Some boards opt for the hybrid model to avoid the scramble to staff both in-person and virtual classes on short notice, said Maharaj, an assistant professor of education who studies decision-making processes at the school board level.
However, boards that choose hybrid must be transparent with families about the trade-offs the model brings, he said.
‘Figure it out’
What did Maharaj learn from research into teachers and parents who experienced the hybrid system last year?
That students fell into two camps: remote students left to lesser alternatives while those in class “did experiential types of activities that just really can’t be replicated online,” he says, or in-person students staring into their laptops all day while sitting at school.
“In-person and online are just two very different modes of teaching and both can be done well, but when you’re asking teachers to do both simultaneously, I think that comes at a cost: that cost being… the quality of the learning experience for students.”
Maharaj says that at the very least, instructors need specific training for the hybrid approach and in-person classrooms properly equipped for clear interaction with remote learners.
“What we’re seeing in a lot of the publicly-funded school boards though is that’s not the case,” he said. “Teachers are often being given nothing more than a laptop, maybe an additional webcam or a microphone… and then being told to figure it out.”

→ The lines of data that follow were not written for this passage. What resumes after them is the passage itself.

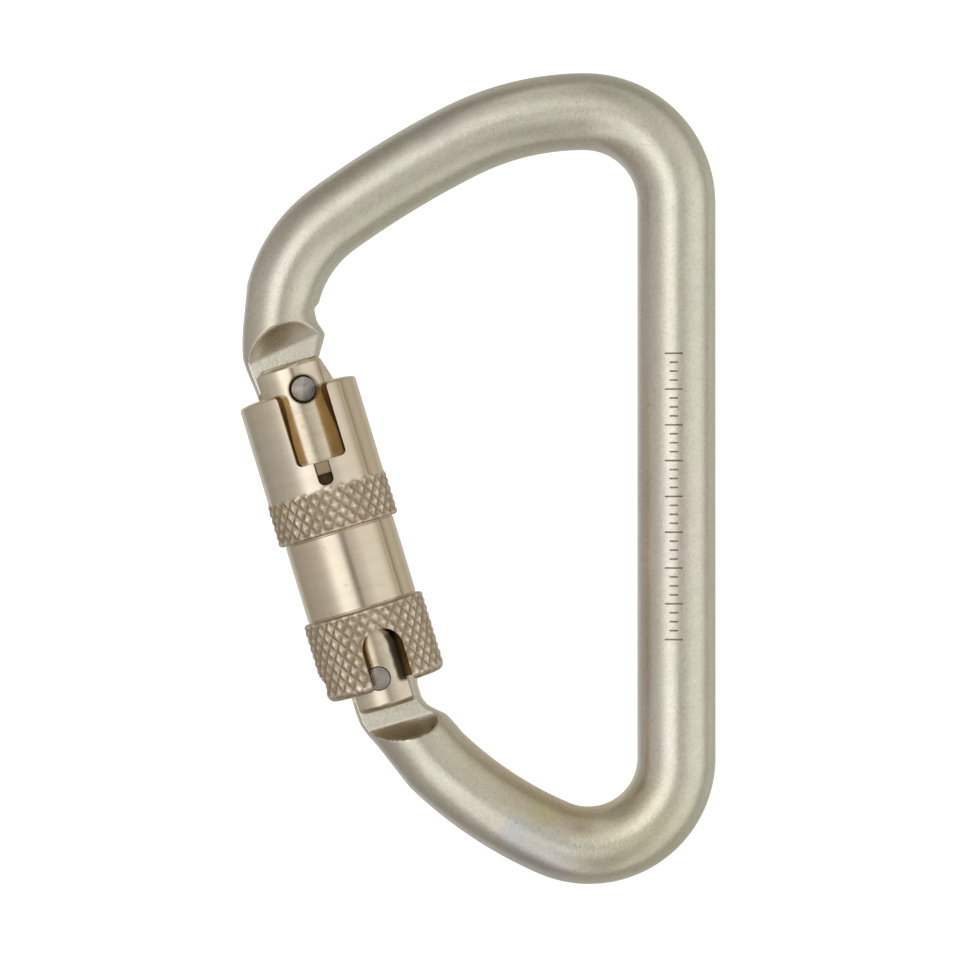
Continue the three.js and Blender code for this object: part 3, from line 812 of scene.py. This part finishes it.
# ---- Gate ------------------------------------------------------------------------------
def make_gate():
    top, foot, r = GATE_TOP, GATE_BOTTOM, GATE_R
    groove0, groove1, groove_r = RING_GROOVE
    profile = [(0, foot), (r - 0.8, foot), (r - 0.05, foot + 0.72), (r, foot + 0.85),
               (r, groove0), (groove_r, groove0),
               (groove_r, groove1), (r, groove1), (r, top - 0.8), (r - 0.06, top - 0.66),
               (r - 0.7, top), (0, top)]
    gate = lathe("steel_gate", profile, 160)
    bevel = [(4.6, 50.4), (4.9, 49.4), (5.98, 45.8), (9, 45.8), (9, 50.4)]
    cuts = [block(-12, FORK_WALL, -FORK_HALF, FORK_HALF, FORK_FLOOR, 62),
            block(-12, 12, -FORK_HALF, FORK_HALF, -17, FORK_TOP),
            block(-12, FOOT_SIDES[0], -12, 12, -17, 3),
            block(FOOT_SIDES[1], 12, -12, 12, -17, -1),
            plate("bevel", bevel, -12, 12),
            lathe("bore", [(0, FORK_TOP - 1), (BORE_R, FORK_TOP - 1), (BORE_R, BORE_TOP),
                           (0, BORE_TOP)], 48),
            drill(NOSE_HOLE, NOSE_PIN, -12, 12), drill(HINGE_HOLE, HINGE, -12, 12)]
    for side in (-1, 1):
        sink = [(0, side * 4.9), (1.95, side * 4.9), (2.15, side * 5.4), (2.3, side * 8),
                (0, side * 8)]
        cuts.append(lathe("sink", sink, 64, "y", NOSE_PIN))
        cuts.append(drill(HINGE_HEAD + 0.06, HINGE, *sorted((side * 4.5, side * 12))))
    boolean(gate, cuts, "DIFFERENCE")
    break_edges(gate, 0.12)
    finish_piece(gate, "gate", FINISH["gate"], ["gate"])
    round_normals(gate, r)


make_gate()


# ---- Rivets ----------------------------------------------------------------------------
def make_rivet(name, half_profile, centre, node):
    """A rivet with two like heads, from one head's (radius, distance from the middle)."""
    near = [(r, -y) for r, y in half_profile]
    far = list(reversed(half_profile))
    rivet = lathe(name, near + far, 72, "y", centre)
    finish_piece(rivet, "gate", FINISH[node], [node], 30)


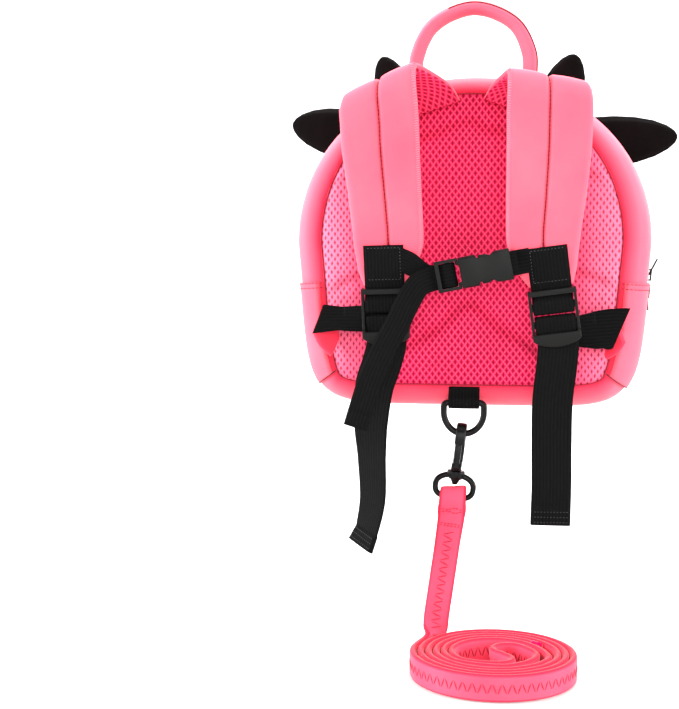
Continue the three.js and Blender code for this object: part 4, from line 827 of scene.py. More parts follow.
def make_front():
    side = [at_station(ring_stations, ZIP_INSET + inset * FRONT_ROUNDING, FRONT_RIM + depth * FRONT_DEPTH)
            for inset, depth in FRONT_ROWS]
    edge = side[-1]
    face = FRONT_RIM + FRONT_DEPTH
    dome = [towards_middle(edge, share, face + rise * FRONT_DOME) for share, rise in DOME_ROWS]
    lining = [at_station(ring_stations, ZIP_INSET + FRONT_WALL, FRONT_RIM)]
    lining += [towards_middle(edge, share, face - FRONT_WALL) for share in (0.9, 0.1)]
    rings = np.array(lining[::-1] + side + dome)
    return skin("bag_front", rings, uvs=rings[:, :, [0, 2]])


dress(make_front(), PINK, replaces=["front_panel"])

# Side pockets on the gusset, with a turned hem along the top
POCKET_TOP = -(BODY_TOP + 130.0)
POCKET_LENGTH = 66.0
POCKET_WALL = 1.0


def make_pocket(side, name):
    ring = side_stations(side)
    ring = ring[(ring[:, 1] <= POCKET_TOP) & (ring[:, 1] >= POCKET_TOP - POCKET_LENGTH)][::4]
    if side < 0:
        ring = ring[::-1]
    deep = seam_inset(ring)
    near = gusset_face(ring, deep, GAP)[2:]
    far = gusset_face(ring, deep, GAP + POCKET_WALL)[2:]
    hem = 0.4 * bell(ring[:, 1], POCKET_TOP - 1.5, 1.6)
    rings = np.stack(far + near[::-1], axis=1)
    out = np.stack([ring[:, 2], np.zeros(len(ring)), ring[:, 3]], axis=1)
    rings[:, :len(far)] += out[:, None, :] * hem[:, None, None]
    places = np.arange(len(ring)) * 2.0
    across = np.arange(rings.shape[1]) * 5.0
    return skin(name, rings, uvs=paired(across[None, :], places[:, None]))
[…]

He is concerned that those continuing with the hybrid model will face more difficulty catching students up from the learning loss that’s developed or worsened since spring 2020.

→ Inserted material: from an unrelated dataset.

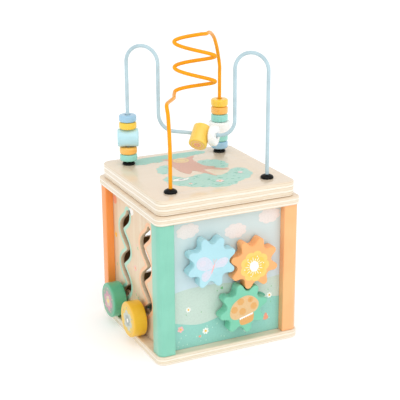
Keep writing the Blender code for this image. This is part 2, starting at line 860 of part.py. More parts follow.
def add_gear_panel():
    holes = []
    for x, z, _tooth in gear_places().values():
        holes.append(circle(BORE_RADIUS, from_wall_middle(x, z), 16))
    add_panel("gear_panel", "-Y", holes, "sky")


# ---------------------------------------------------------------- slide tracks


def track_swing(height):
    """How far a track's middle line is from its own axis, towards +Y, at a height."""
    return TRACK_SWING * cos(pi * (height - TRACK_LOW) / TRACK_HALF_WAVE)


def track_outline(centre):
    """The slot: a band of constant width along the wave, with round ends."""
    length = TRACK_HALF_WAVES * TRACK_HALF_WAVE
    half = TRACK_WIDTH / 2
    left = []
    right = []
    for step in range(TRACK_STEPS + 1):
        height = TRACK_LOW + length * step / TRACK_STEPS
        slope = -TRACK_SWING * pi / TRACK_HALF_WAVE * sin(pi * (height - TRACK_LOW) / TRACK_HALF_WAVE)
        normal = Vector((1, -slope)).normalized() * half
        middle = centre + track_swing(height)
        left.append((middle - normal.x, height - normal.y))
        right.append((middle + normal.x, height + normal.y))
    top = arc((centre + track_swing(TRACK_LOW + length), TRACK_LOW + length), half, 0, 180, 6)[1:-1]
    bottom = arc((centre + track_swing(TRACK_LOW), TRACK_LOW), half, 180, 360, 6)[1:-1]
    seen_from_inside = right + top + left[::-1] + bottom
    return [from_wall_middle(-along, height) for along, height in seen_from_inside]


def track_centres():
    return {
        "green": TRACK_OFF_CENTRE + TRACK_SPACING / 2,
        "yellow": TRACK_OFF_CENTRE - TRACK_SPACING / 2,
    }


def add_track_panel():
    holes = [track_outline(centre) for centre in track_centres().values()]
    add_panel("track_panel", "-X", holes, "plywood")


def knob_profile():
    radius = KNOB_RADIUS
    thick = KNOB_THICK
    eased = SHOULDER * KNOB_EDGE
    outer = [
        (0, thick),
        (radius - KNOB_EDGE, thick),
        (radius - eased, thick - eased),
        (radius, thick - KNOB_EDGE),
        (radius, KNOB_EDGE),
        (radius - eased, eased),
        (radius - KNOB_EDGE, 0),
    ]
    bore = [
        (BORE_RADIUS, 0),
        (BORE_RADIUS, POCKET_FLOOR),
        (POCKET_RADIUS, POCKET_FLOOR),
        (POCKET_RADIUS, POCKET_FLOOR + POCKET_DEPTH),
        (0, POCKET_FLOOR + POCKET_DEPTH),
    ]
    return outer + bore


def add_sliders():
    """Each slider is a pin with its retaining disc behind the panel, and a knob that turns on it.

    The pins rest towards the -Y side of their slots.
    """
    colours = {"green": "green", "yellow": "yellow"}
    for name, centre in track_centres().items():
        y = centre + track_swing(TRACK_LOW) - SLIDER_LEAN
        side = facing(-PANEL_FACE, y, TRACK_LOW, "-X")
        slider = add_empty(f"{name}_slider", (-PANEL_FACE, y, TRACK_LOW), case)
        pin = turned(
            f"{name}_slider_pin",
            rivet_profile(
                SLIDER_COLLAR_RADIUS, KNOB_STANDOFF - FIT_GAP, POCKET_FLOOR, PANEL_THICK, "plain"
            ),
            SMALL_ROUND_STEPS,
        )
        finish(pin, "plywood", side, slider)
        retainer = turned(
            f"{name}_slider_retainer",
            [
                (SHANK_RADIUS + FIT_GAP, -PANEL_THICK - FIT_GAP),
                (RETAINER_RADIUS, -PANEL_THICK - FIT_GAP),
                (RETAINER_RADIUS, -PANEL_THICK - FIT_GAP - RETAINER_THICK),
                (SHANK_RADIUS + FIT_GAP, -PANEL_THICK - FIT_GAP - RETAINER_THICK),
            ],
            16,
        )
        finish(retainer, "plywood", side, slider)
        knob = turned(f"{name}_knob", knob_profile(), ROUND_STEPS)
        finish(knob, colours[name], side @ Matrix.Translation((0, 0, KNOB_STANDOFF)), slider)


# ---------------------------------------------------------------- shape sorter


def sorter_shapes():
    """Outlines of the four blocks, each with the wall place of its hole."""
    half = BLOCK_SIDE / 2
    square = [(-half, -half), (half, -half), (half, half), (-half, half)]
    triangle = regular_polygon(3, TRIANGLE_RADIUS, pi / 2)
    hexagon = regular_polygon(6, HEXAGON_RADIUS, 0)
    return {
        "square": (square, (HOLE_COLUMN, UPPER_HOLE_ROW), "mint"),
        "round": (None, (-HOLE_COLUMN, UPPER_HOLE_ROW), "peach"),
        "triangle": (triangle, (HOLE_COLUMN, LOWER_HOLE_ROW), "yellow"),
        "hexagon": (hexagon, (-HOLE_COLUMN, LOWER_HOLE_ROW), "light_blue"),
    }


def grown(corners, extra):
    """The same convex outline with every side moved out."""
    count = len(corners)
    middle = sum((Vector(c) for c in corners), Vector((0, 0))) / count
    inner = ((Vector(corners[0]) + Vector(corners[1])) / 2 - middle).length
    factor = (inner + extra) / inner
    return [tuple(middle + (Vector(c) - middle) * factor) for c in corners]


def block_loop(corners, extra):
    if corners is None:
        return circle(ROUND_BLOCK_RADIUS + extra, steps=ROUND_STEPS)
    return rounded_polygon(grown(corners, extra), BLOCK_CORNER, 3)


def add_sorter_panel():
    holes = []
    for corners, at, _colour in sorter_shapes().values():
        holes.append(moved(block_loop(corners, BLOCK_SLACK), *from_wall_middle(*at)))
    add_panel("sorter_panel", "+Y", holes, "plywood")


def add_blocks():
    """The four sorting blocks, standing inside on the base."""
    for name, (corners, at, colour) in sorter_shapes().items():
        block = slab(f"{name}_block", [block_loop(corners, 0)], BLOCK_HEIGHT, EDGE_ROUND)
        x = -BLOCK_SPREAD if at[0] > 0 else BLOCK_SPREAD
        y = BLOCK_SPREAD if at[1] > LOWER_HOLE_ROW else -BLOCK_SPREAD
        finish(block, colour, upright(x, y, BASE_THICK + FIT_GAP + BLOCK_HEIGHT / 2), case)


# ---------------------------------------------------------------- learning clock


def hand_outline(length):
    """A hand that points up, with a round hub and a pointed tip."""
    hub = arc((0, 0), HAND_HUB_RADIUS, 150, 390, 12)
    tip_start = length - HAND_TIP_LENGTH
    tip = [
        (HAND_SHAFT_HALF_WIDTH, HAND_SHAFT_START),
        (HAND_SHAFT_HALF_WIDTH, tip_start),
        (HAND_TIP_HALF_WIDTH, tip_start),
        (0, length),
        (-HAND_TIP_HALF_WIDTH, tip_start),
        (-HAND_SHAFT_HALF_WIDTH, tip_start),
        (-HAND_SHAFT_HALF_WIDTH, HAND_SHAFT_START),
    ]
    return hub + tip


def add_clock():
    wall = facing(PANEL_FACE, 0, CLOCK_HEIGHT, "+X")
    hands = [
        ("hour_hand", HOUR_HAND_LENGTH, "peach", radians(-60)),
        ("minute_hand", MINUTE_HAND_LENGTH, "mint", 0.0),
    ]
    depth = 2 * FIT_GAP
    for name, length, colour, turn in hands:
        loops = [hand_outline(length), circle(HAND_BORE, steps=14)]
        hand = slab(name, loops, HAND_THICK, HAND_EDGE)
        centre = Matrix.Translation((0, 0, depth + HAND_THICK / 2)) @ Matrix.Rotation(turn, 4, "Z")
        finish(hand, colour, wall @ centre, case)
        depth += HAND_THICK + 2 * FIT_GAP
    front = depth
    back = -PANEL_THICK - FIT_GAP
    dome_radius, dome_height = CLOCK_HEAD_DOME
    profile = [
        (0, front + CLOCK_HEAD_THICK),
        (dome_radius, front + dome_height),
        (CLOCK_HEAD_RADIUS, front + CLOCK_HEAD_EDGE),
        (CLOCK_HEAD_RADIUS, front),
        (CLOCK_SHANK, front),
        (CLOCK_SHANK, back),
        (HEAD_RADIUS, back),
        (HEAD_RADIUS, back - HEAD_THICK),
        (0, back - HEAD_THICK),
    ]
    rivet = turned("clock_rivet", profile, SMALL_ROUND_STEPS)
    finish(rivet, "steel", wall, case)


def add_clock_panel():
    hole = circle(HAND_BORE, from_wall_middle(0, CLOCK_HEIGHT), 14)
    add_panel("clock_panel", "+X", [hole], "plywood")


# ---------------------------------------------------------------- build

clear_scene()
parts = make_collection(OBJECT_NAME)
cutters = make_collection("cutters")
cutters.hide_render = True
case = add_empty("case", (0, 0, 0))
lid = add_empty("lid", (0, 0, LID_BOTTOM), case)

add_base()
add_posts()
add_screws()
add_gear_panel()
add_track_panel()
add_sorter_panel()
add_clock_panel()
add_rim()
add_lid()
add_wire_caps()
add_wires()
add_back_right_stack()
add_back_left_stack()
add_valley_beads()
add_gears()
add_sliders()
add_blocks()
add_clock()
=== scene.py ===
"""The looks of a wooden activity cube with a shape sorter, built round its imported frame.

Metres, +Z up. -Y is the gear side, -X the slide-track side, +Y the sorter side and
+X the clock side. Artwork is drawn in millimetres on each wall and printed as thin
layers of ink.
"""

import json
import random
from math import atan2, cos, pi, radians, sin, sqrt, tanh

import bmesh
import bpy
from mathutils import Matrix, Vector


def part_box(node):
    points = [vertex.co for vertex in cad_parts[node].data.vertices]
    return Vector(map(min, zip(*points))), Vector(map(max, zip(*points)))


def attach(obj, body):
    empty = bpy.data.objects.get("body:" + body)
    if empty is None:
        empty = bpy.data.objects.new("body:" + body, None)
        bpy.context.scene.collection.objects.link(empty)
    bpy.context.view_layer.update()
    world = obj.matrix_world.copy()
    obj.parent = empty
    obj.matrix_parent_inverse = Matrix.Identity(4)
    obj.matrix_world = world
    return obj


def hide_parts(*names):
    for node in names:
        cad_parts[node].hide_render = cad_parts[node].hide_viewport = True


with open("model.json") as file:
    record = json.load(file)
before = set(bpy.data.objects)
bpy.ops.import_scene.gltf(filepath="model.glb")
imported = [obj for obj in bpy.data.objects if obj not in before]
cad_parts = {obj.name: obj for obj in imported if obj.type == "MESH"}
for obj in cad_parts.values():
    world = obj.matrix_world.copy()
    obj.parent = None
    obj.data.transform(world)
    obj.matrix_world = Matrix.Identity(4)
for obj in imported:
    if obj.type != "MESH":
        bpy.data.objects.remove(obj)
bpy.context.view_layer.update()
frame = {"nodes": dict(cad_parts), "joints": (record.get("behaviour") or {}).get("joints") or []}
joints = {joint["name"]: joint for joint in frame["joints"]}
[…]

“As we go into the next school year, our attention should be focused on reducing those gaps, reducing those inequities,” he said. “A hybrid learning approach is just going to make that much more difficult to do… because [teachers’] attention is going to be spread between the two different modes.”
Playing second fiddle
After guiding her eldest through a dedicated virtual Grade 1 class last year, Samantha Lawrence is alarmed that her daughter Audrey’s school board, York Region, is shifting to the hybrid model this fall. She’s especially worried because she’ll now have both a second-grader as well as a junior kindergarten student, her middle child Taylor, enrolled for school.
The Stouffville, Ont., parent says she believes the kids will benefit greatly from in-person learning. However, if COVID-19 cases continue to rise, she’s considering homeschooling — while also juggling her toddler Charlie — instead of having them learn remotely in a hybrid classroom.
Lawrence wants to see dedicated virtual classes again for remote learning — she feels the hybrid model isn’t good for students at home or in school.
“Face-to-face students are not getting the kind of quality education they deserve,” she said. “Online kids are really second fiddle.”